内存传输是以块为单位的。即使是想要访问一个 byte, 也需要把这个 byte 所在的 4k 内存读进来。
-
Disk block is a logical unit for storage allocation and retrieval
- Smaller blocks: more transfers from disk
- Larger blocks: more space wasted due to partially filled blocks
-
Sequential access pattern(顺序访问模式)
连续的读写请求只需要第一次访问磁盘 -
Random access pattern(随机访问模式)
慢,希望尽量多一些顺序访问。
可以用一个日志把要修改的数据记录下来,后面再进行修改,尽量用顺序访问替换随机访问。 -
I/O operations per second (IOPS ,每秒I/O操作数)
Number of random block reads that a disk can support per second.
每秒可以支持随机读的次数。 - Mean time to failure (MTTF,平均故障时间)
the average time the disk is expected to run continuously without any failure.
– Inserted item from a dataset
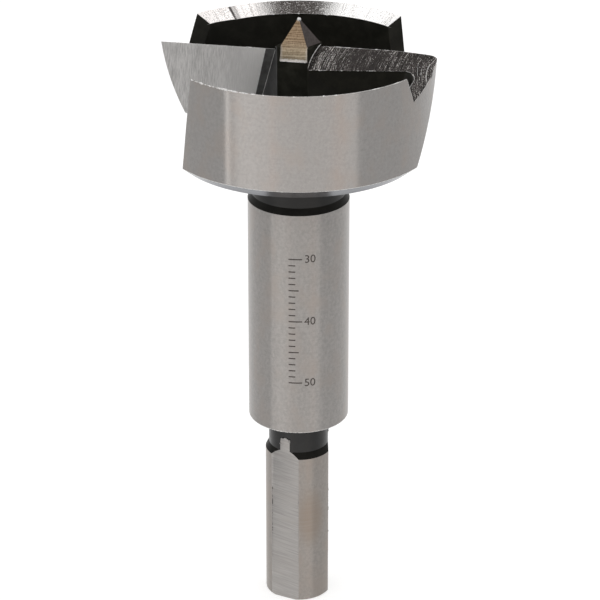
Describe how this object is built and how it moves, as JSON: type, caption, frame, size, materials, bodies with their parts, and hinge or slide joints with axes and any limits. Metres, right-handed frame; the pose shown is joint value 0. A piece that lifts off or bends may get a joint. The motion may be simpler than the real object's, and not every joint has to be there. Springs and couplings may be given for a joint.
{
  "type": "forstner bit",
  "caption": "Forstner drill bit with a round rimmed head, raked cutting lips beside open chip windows, a pyramid centre spike, and a stepped shank with flats for a drill chuck.",
  "frame": {"origin": "centre of the shank's end face, on the axis", "axes": "+Z along the axis from the shank to the spike; X along the two cutting edges; the lip on the +X side cuts towards +Y"},
  "size_m": [0.04, 0.04, 0.093],
  "materials": {
    "tool_steel": "ground and satin bright, with black oxide left in the pockets, necks and hub"
  },
  "bodies": {
    "root": {"forstner_bit": "tool_steel"}
  },
  "joints": []
}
Optimization of Disk-Block Access¶
- Buffering: in-memory buffer to cache disk blocks
数据读进来就丢,比较可惜,所以我们把它放在一个地方,万一后面需要使用可以不用再读。 - Read-ahead(Prefetch): Read extra blocks from a track in anticipation that they will be requested soon
预取,读某块时预测邻近几块也会被访问,于是就一起取到内存中。要有依据地预取,不然无用的数据会占用缓存。 -
Disk-arm-scheduling algorithms re-order block requests so that disk arm movement is minimized
elevator algorithm
-
File organization
- Allocate blocks of a file in as contiguous a manner as possible
预先分配得到的内存是连续的 - Files may get fragmented
- Sequential access to a fragmented file results in increased disk arm movement
- Some systems have utilities to defragment the file system, in order to speed up file access
- Allocate blocks of a file in as contiguous a manner as possible
- Nonvolatile write buffers(非易失性写缓存)
speed up disk writes by writing blocks to a non-volatile RAM buffer immediately
把要写的数据先写到一个快速的非易失的缓存里,如 NVM. 这时上面的程序可以继续执行了, NVM 再择机将数据写回到磁盘。 - Log disk(日志磁盘)
a disk devoted to writing a sequential log of block updates
Flash Storage¶
- NAND flas
- requires page-at-a-time read (page: 512 bytes to 4 KB)
顺序读写和随机读写差不多 - Page can only be written once
像黑板,写了数据如果要再写需要把之前的擦掉。
- requires page-at-a-time read (page: 512 bytes to 4 KB)
- SSD(Solid State Disks)
Use standard block-oriented disk interfaces, but store data on multiple flash storage devices internally
可能有这样的情况:我们反复读写、擦去某几个块,这会导致它们坏的很快。
- Remapping of logical page addresses to physical page addresses avoids waiting for erase
-
Flash translation table tracks mapping
- also stored in a label field of flash page
- remapping carried out by flash translation layer
-
wear leveling(磨损均衡)
evenly distributed erase operators across physical blocks
Persistence 即掉电是否能保持原数据。